5. BEST: TRADING FOR NORM VAN BROCKLIN

 
 

Simply put, one of the greatest trades for the Eagles, as Van Brocklin would come in and be a stellar quarterback for Philadelphia. He was a huge factor on the 1960 National Football League Championship (the one that pre-dates the Super Bowl). Van Brocklin started out as a Los Angeles Ram, and for a stretch in the 1950s he platooned with another star quarterback. But when he had time to shine all on his own, he did. He still holds the single game passing yardage record. But at some point, things broke down between the QB and Rams management, and Van Brocklin actually went so far as to announce his retirement. A few months later, however, and the Eagles traded for him. The price paid was relatively small, but with the acquisition came great improvements to the team. And in 1960, the team’s last NFL Championship.

4. WORST: TRADING SONNY JURGENSEN

 
 

Yes, this was before my time. Yes, they got a serviceable replacement who had longevity, in return for Jurgensen. But Sonny had really done nothing to warrant a trade, other than the teams then-head coach was not a fan. Which, I suppose, is reason enough to jettison a player…except that you need someone to over-rule the really dumb decisions. Like this one. Jurgensen had impressive seasons for the Eagles, and with the Redskins, he largely continued that trend, being named an All-Pro several times, and also winning several passing yardage titles as well. He lead Washington to a Super Bowl, though they did not win that one. In that same span, the Eagles never made it to the Super Bowl.

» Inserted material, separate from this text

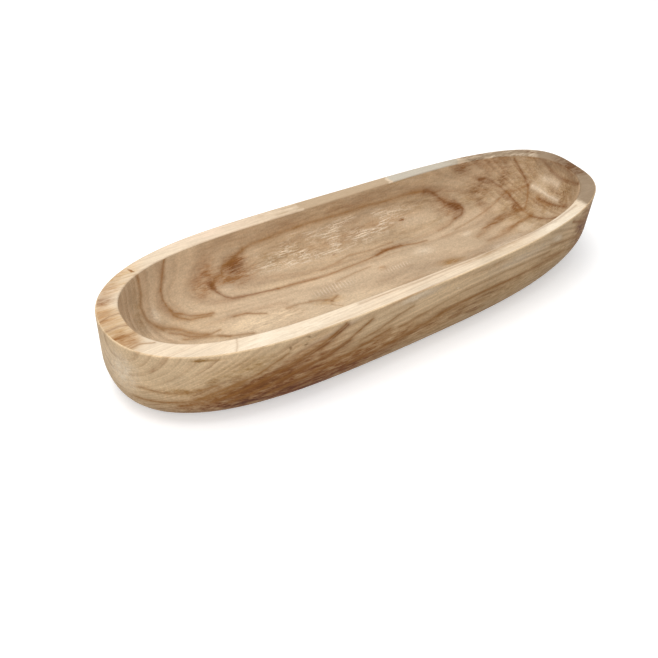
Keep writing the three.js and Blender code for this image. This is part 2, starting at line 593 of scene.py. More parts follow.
HOLLOW_STAINS_AND_SHADE = (
    # Painted shade: a dark stripe along the top of the hollow's back wall, under the back rim
    (SHADE, 20, 66, 260, 10, 0.5),
    # The right end of the hollow darkened: partly darker wood, partly painted shade under the
    # back-right rim
    (SHADE, 212, 22, 60, 64, 0.95),
    (SHADE, 0, 42, 140, 18, 0.35, 0, 0.7),
    (RUST, 20, 58, 110, 8, 0.35),
    (OLIVE, -208, 38, 9, 26, 0.35, -12),
    (HONEY, -165, 30, 65, 44, 0.15),
    (RUST, -172, 20, 30, 7, 0.35, -40),
    (RUST, -176, 43, 12, 9, 0.4, -35),
    (RUST, -143, 55, 20, 12, 0.6),
    (RUST, -135, 60, 16, 10, 0.7),
    (BROWN, -134, 55, 5, 6, 0.9),
    (BROWN, -110, 62, 20, 6, 0.9, 1, 0.9),
    (RUST, -108, 57, 34, 10, 0.9, 3),
    (BROWN, 140, 52, 12, 6, 1, -30, 0.9),
    (RUST, 130, 54, 26, 12, 0.7, -20),
    (RUST, 44, 36, 22, 5, 0.7),
    (BROWN, -9, 49, 4, 1.5, 0.8),
    (BROWN, 75, 57, 6, 1.8, 0.9, 0, 0.9),
    (BROWN, -42, 2, 3.4, 2.8, 0.7),
    (RUST, 25, 17, 8, 4, 0.6),
    (HONEY, 90, -6, 22, 7, 0.9, -8),
    (HONEY, -45, 4, 22, 8, 0.6, -10),
    (RUST, 201, 26, 7, 10, 0.9),
    (BROWN, 222, 14, 3.6, 9, 0.35, 10, 0.8),
    (SHADE, 230, 6, 16, 34, 0.7),
    (SHADE, 236, 20, 10, 14, 0.7),
    (BROWN, 199, 50, 10, 9, 0.5, -30),
    (RUST, 183, 57, 22, 8, 0.7, -20),
    (BROWN, 156, 63, 26, 8, 0.9, -6),
    (SHADE, 236, -6, 14, 32, 0.6),
    (SHADE, 75, 50, 60, 18, 0.4),
    # Painted shade down the back wall of the hollow, under the back rim, in these three
    (SHADE, -62, 60, 60, 10, 0.8),
    (SHADE, 0, 56, 80, 12, 0.4),
    (SHADE, 100, 62, 60, 7, 0.6),
    (SHADE, 112, 48, 34, 12, 0.5),
    (SHADE, 165, 52, 40, 14, 0.8, -6),
    (BROWN, 172, 54, 22, 9, 0.5, -12),
    (SHADE, 195, 24, 16, 10, 0.6),
    (BROWN, 168, 21, 36, 7, 0.7, 12),
    (RUST, 175, 6, 34, 5, 0.6, 10),
)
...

It was bad enough trading a stud QB. It was worse trading him to a division rival.

3. BEST: DRAFTING REGGIE WHITE

 
 

He is considered the best player in Eagles history, and the best defensive end to ever play in the NFL. He was at one point the NFL leader in sacks, and still has the record for highest sacks per game average in a season (21 sacks in 12 games, 1.75 a game). If you include his sacks in the USFL, he would eclipse Bruce Smith’s 200 sack record. Or, if he didn’t lose time to a strike shortened season, who knows what could have happened. And yes, his Eagles defenses were fairly well stocked with talent (the late Jerome Brown, Seth Joyner and so many others), but the reality is that the Minister of Defense was the leader on that team, a defense which many consider to be the best defense to never win a Super Bowl.

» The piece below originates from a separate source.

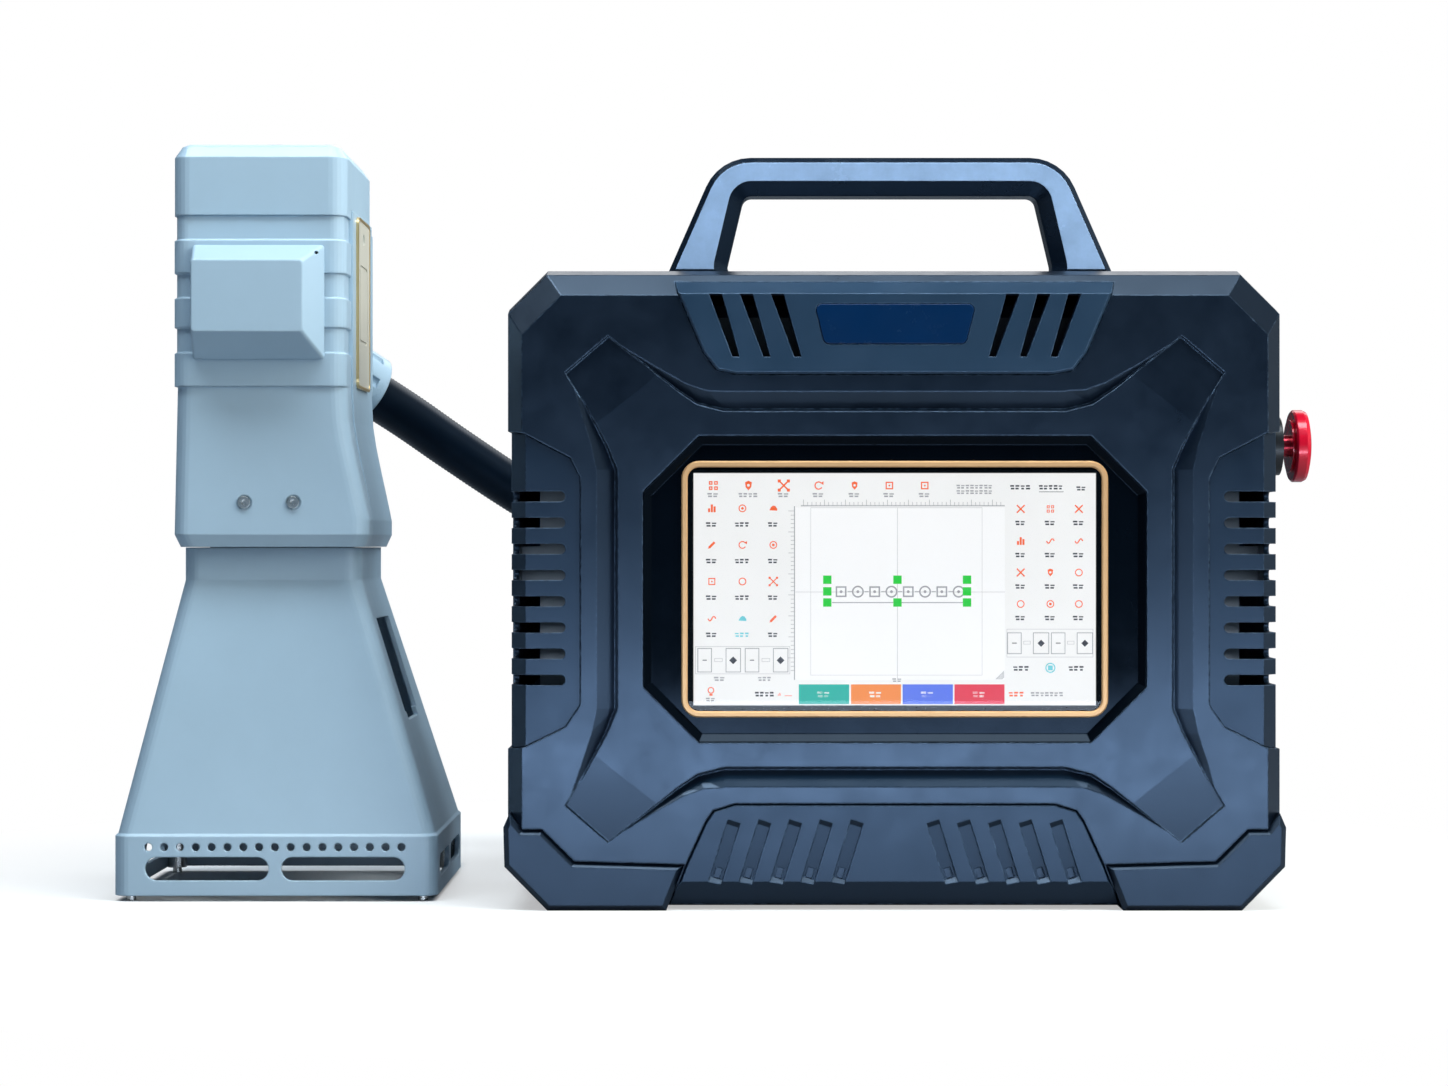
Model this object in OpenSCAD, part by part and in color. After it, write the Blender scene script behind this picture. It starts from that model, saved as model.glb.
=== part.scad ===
// Laser marking machine: a controller case with a touch screen, a handheld marking head that stands
// on its hood, and the ribbed hose between them. The origin is under the middle of the two, on the floor.
// The case and the head each have their own centre line, and every place is worked out from it.

/* [Case] */
// Width of the controller case
case_w = 434; // [424:1:444]
// Height of the controller case, without its handle
case_h = 359.5; // [352:0.5:368]
// Depth of the controller case
case_d = 150; // [146:1:160]
// Depth of the front shell, the rest is the rear shell
split_d = 104; // [100:1:108]
// Wall of the two shells
case_wall = 3.5; // [3:0.25:4]
// Thickness of the moulded front face
face_t = 11; // [10.5:0.25:12]
// Depth of the relief channels that cross the front
relief_depth = 5.5; // [4:0.5:6]

/* [Screen] */
// Width of the octagonal bezel on each side of the display frame
bezel_side = 21.15; // [18:0.05:23]
// Height of the bezel above and below the display frame
bezel_top = 13.75; // [12:0.05:15]
// Width of the display frame
frame_w = 238.7; // [234:0.1:242]
// Height of the display frame
frame_h = 143.5; // [140:0.1:146]
// Width of the metal band round the glass
frame_band = 3.5; // [2.5:0.5:4.5]

/* [Handle] */
// Width of the carry handle over its feet
handle_w = 256.4; // [250:0.2:262]
// Height of the handle above the case
handle_h = 67.5; // [62:0.5:72]
// Thickness of the handle from front to back
handle_d = 32; // [28:1:36]
// Height of the bar that the hand holds
handle_bar = 21.5; // [20:0.5:23]

/* [Emergency stop] */
// Diameter of the mushroom head
stop_d = 42; // [38:1:44]
// How far the head stands out of the side of the case
stop_reach = 29; // [28:0.5:34]
// Travel of the head when it is pressed
stop_travel = 5; // [3:0.5:5]

/* [Cooling] */
// Size of the square fans
fan_size = 80; // [76:1:84]
// Thickness of the fans
fan_t = 25; // [20:1:28]

/* [Marking head] */
// Distance between the centre lines of the case and of the head
head_spacing = 353; // [350:1:380]
// Distance of the centre of the head behind the front of the case
head_set = 122; // [110:1:130]
// Width of the hood at its foot
hood_w = 186; // [180:1:192]
// Depth of the hood at its foot
hood_d = 160; // [154:1:166]
// Wall of the hood
hood_wall = 3; // [2.5:0.25:3.5]
// Width of the upper body
body_w = 100; // [98:1:104]
// Depth of the upper body
body_d = 124; // [122:1:130]
// Wall of the shells of the head
head_wall = 3; // [2.5:0.25:3.5]
// Height of the head over all
head_h = 436; // [430:1:442]
// Height of the body and its skirt over the neck of the hood
body_h = 233; // [230:0.5:236]
// How far the rear grip reaches behind the centre of the head
grip_reach = 122; // [118:1:128]
// Travel of the trigger
trigger_travel = 3; // [2:0.5:3.5]

/* [Hose] */
// Outer diameter of the hose
hose_d = 30; // [28:0.5:31]
// Bore of the hose
hose_bore = 23; // [20:0.5:23]

/* [Hidden] */
// Sides of true arcs
$fn = 64;
// Overrun of cuts through a face
over = 2;
// Seam between neighbouring mouldings
seam = 0.3;
// Clearance of a running fit, on the radius
run_gap = 0.06;

// Case mouldings
case_lift = 2;
corner_cut = 22;
side_bevel = 8.5;
top_bevel = 15.5;
crown_drop = 3.2;
bevel_d = 11;
crown_d = 22;
low_bevel = 13.6;
low_cut = 24;
rear_bevel = 6;
rear_bevel_d = 6;
inner_bevel = 6;
inner_bevel_d = 15;
insert_proud = 2;
insert_seat = 7.5;
insert_edge = 1.2;
vent_dip = 2;
vent_t = 3;
vent_side_d = 50;
slot_w = 5.8;
slot_side_d = 30;
slot_count = 8;
guard_t = 12;
guard_face_t = 8;
guard_proud = 0.8;
guard_edge = 3;
guard_foot_share = 0.589;
guard_end_share = 0.5433;
guard_end_h = 25.7;
// Outline of a corner guard from its foot up: how far past the side of the case, and how high
guard_points = [[-22.6, 0], [1.4, 24.45], [2, 46.4], [-1.4, 54.3], [-8.7, 45.3], [-19.7, 45.3],
    [-37.8, 27.4]];
guard_tiles = [[7, 8, 0, 1], [1, 2, 5, 6, 7], [2, 3, 4, 5]];
badge_t = 0.8;
badge_r = 3.4;

// Outline of the mouldings on the front, as shares of half the width and of the height, right half,
// from the bottom up
bottom_shares = [[0.579, 0.0075], [0.538, 0.0715], [0.487, 0.139], [0.4685, 0.1555], [0.412, 0.166]];
top_shares = [[0.408, 0.8345], [0.4585, 0.8406], [0.493, 0.868], [0.5570, 0.9590], [0.5668, 0.9795]];
badge_shares = [[0.1816, 0.881], [0.2074, 0.943]];
vent_shares = [[0.811, 0.320], [0.850, 0.286], [0.955, 0.255], [1.05, 0.2465], [1.05, 0.7505],
    [0.955, 0.741], [0.837, 0.704], [0.811, 0.673]];
relief_valley_share = 0.14;
slot_ends_share = [0.3585, 0.6442];
slot_tip_share = 0.8627;
screen_mid_share = 0.5;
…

2. WORST: LETTING REGGIE WHITE LEAVE AS A FREE AGENT

 
 

This, to me, is inexcusable. And, as every Eagles fan knows, this one lands at the feet of Norman Braman more than any other departure. I believe some players easily used the word cheap to describe Braman. As a fan, that’s not what you want to hear. Especially when you are dealing with a free agent defensive end who just so happens to be the best who ever played the position (not at the time…ever. Even now, no one has surpassed his talent). But White knew two things: Braman wasn’t going to pay Reggie what he was worth or deserved, and Braman wasn’t going to shell out to put pieces around Reggie and on offense to help the Eagles get to a Super Bowl. So, White jumped ship and instantly made a number of Eagles fans into Packers fans (at least for when Green Bay wasn’t playing Philly).

1. BEST: DRAFTING DONOVAN MCNABB

 
 

Now, in time, I suspect this could be supplanted by Carson Wentz and his selection, also at #2 (at least, most fans are hoping things go that well). But for now, McNabb remains the most successful quarterback in Eagles history. He was one of the first in a new wave of quarterbacks, the kind that could beat you with his feet and his arm. He lead the Eagles to four consecutive NFC Title games, five title games in total, to go along with five NFC East crowns and a Super Bowl appearance. Simply put, for as much criticism as he’s received, he had one impressive run in Philadelphia, and it’s a model of consistency that most teams would love to have. Oh sure, they’d love to have won more conference title games, but it’s hard enough just to get there… but to do it four times in a row? He is also deserving of this spot because, had the fans been in charge, we likely would have wound up with Ricky Williams.